[Start]

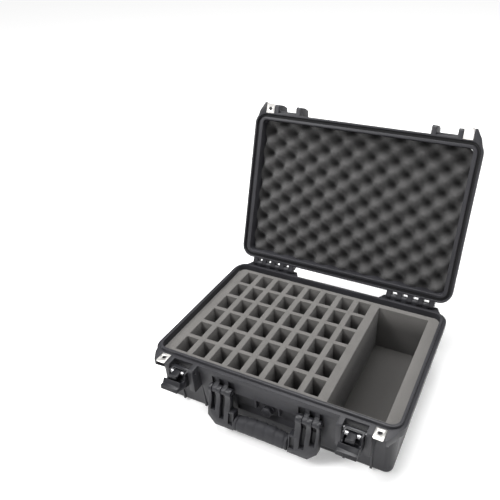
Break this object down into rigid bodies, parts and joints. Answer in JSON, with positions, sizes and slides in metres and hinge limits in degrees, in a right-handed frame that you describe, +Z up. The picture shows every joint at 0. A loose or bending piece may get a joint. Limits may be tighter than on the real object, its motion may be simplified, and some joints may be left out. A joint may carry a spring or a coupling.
{
  "type": "harmonica case",
  "caption": "Hard plastic carrying case with a hinged lid, two lever latches, a folding front handle, padlock plates, and a foam insert with harmonica slots and a long accessory well.",
  "frame": {"origin": "centre of the base's flat underside", "axes": "+X to the right along the case's width, -Y to the front with the handle and latches, +Y to the hinges, +Z up"},
  "size_m": [0.42, 0.4703, 0.4048],
  "materials": {
    "shell_plastic": "fine matte grain",
    "latch_plastic": "satin",
    "handle_plastic": "satin",
    "grip_rubber": "matte",
    "seal_rubber": "matte",
    "plate_steel": "bright satin",
    "pin_steel": "bright",
    "insert_foam": "open cell foam",
    "lid_foam": "open cell foam",
    "label_face": "smooth, bare"
  },
  "bodies": {
    "base": {"base_shell": "shell_plastic", "foam_slot_block": "insert_foam", "foam_well_surround": "insert_foam", "foam_floor_pad": "insert_foam", "valve_body": "handle_plastic", "valve_seal": "seal_rubber", "hinge_pin_left": "pin_steel", "hinge_pin_right": "pin_steel", "lock_plate_base_left": "plate_steel", "lock_plate_base_right": "plate_steel", "latch_pin_left": "pin_steel", "latch_pin_right": "pin_steel", "handle_pin_left": "pin_steel", "handle_pin_right": "pin_steel"},
    "lid": {"lid_shell": "shell_plastic", "lid_gasket": "seal_rubber", "label_plate": "label_face", "lid_foam": "lid_foam", "lock_plate_lid_left": "plate_steel", "lock_plate_lid_right": "plate_steel"},
    "handle": {"handle_frame": "handle_plastic", "handle_grip": "grip_rubber"},
    "valve": {"valve_knob": "handle_plastic"},
    "latch_left": {"latch_lever_left": "latch_plastic", "claw_pin_left": "pin_steel", "claw_spacers_left": "pin_steel"},
    "claw_left": {"latch_claw_left": "latch_plastic"},
    "latch_right": {"latch_lever_right": "latch_plastic", "claw_pin_right": "pin_steel", "claw_spacers_right": "pin_steel"},
    "claw_right": {"latch_claw_right": "latch_plastic"}
  },
  "joints": [
    {"name": "lid_hinge", "type": "hinge", "parent": "base", "child": "lid", "pos_m": [0, 0.15, 0.1126], "axis": [1, 0, 0], "range_deg": [0, 109.5]},
    {"name": "latch_left_lever", "type": "hinge", "parent": "base", "child": "latch_left", "pos_m": [-0.1455, -0.15, 0.098], "axis": [-1, 0, 0], "range_deg": [0, 85]},
    {"name": "latch_left_claw", "type": "hinge", "parent": "latch_left", "child": "claw_left", "pos_m": [-0.1455, -0.15897, 0.09878], "axis": [-1, 0, 0], "range_deg": [0, 16]},
    {"name": "latch_right_lever", "type": "hinge", "parent": "base", "child": "latch_right", "pos_m": [0.1455, -0.15, 0.098], "axis": [-1, 0, 0], "range_deg": [0, 85]},
    {"name": "latch_right_claw", "type": "hinge", "parent": "latch_right", "child": "claw_right", "pos_m": [0.1455, -0.15897, 0.09878], "axis": [-1, 0, 0], "range_deg": [0, 16]},
    {"name": "handle_hinge", "type": "hinge", "parent": "base", "child": "handle", "pos_m": [0, -0.149, 0.08], "axis": [-1, 0, 0], "range_deg": [0, 90]},
    {"name": "valve_turn", "type": "hinge", "parent": "base", "child": "valve", "pos_m": [0, -0.13696, 0.057], "axis": [0, -1, 0], "range_deg": [0, 180]}
  ]
}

[End]

● **Problem to work on**
Gather every line containing the word "joints" and copy it.

● **Exercise result**
Break this object down into rigid bodies, parts and joints. Answer in JSON, with positions, sizes and slides in metres and hinge limits in degrees, in a right-handed frame that you describe, +Z up. The picture shows every joint at 0. A loose or bending piece may get a joint. Limits may be tighter than on the real object, its motion may be simplified, and some joints may be left out. A joint may carry a spring or a coupling.
  "joints": [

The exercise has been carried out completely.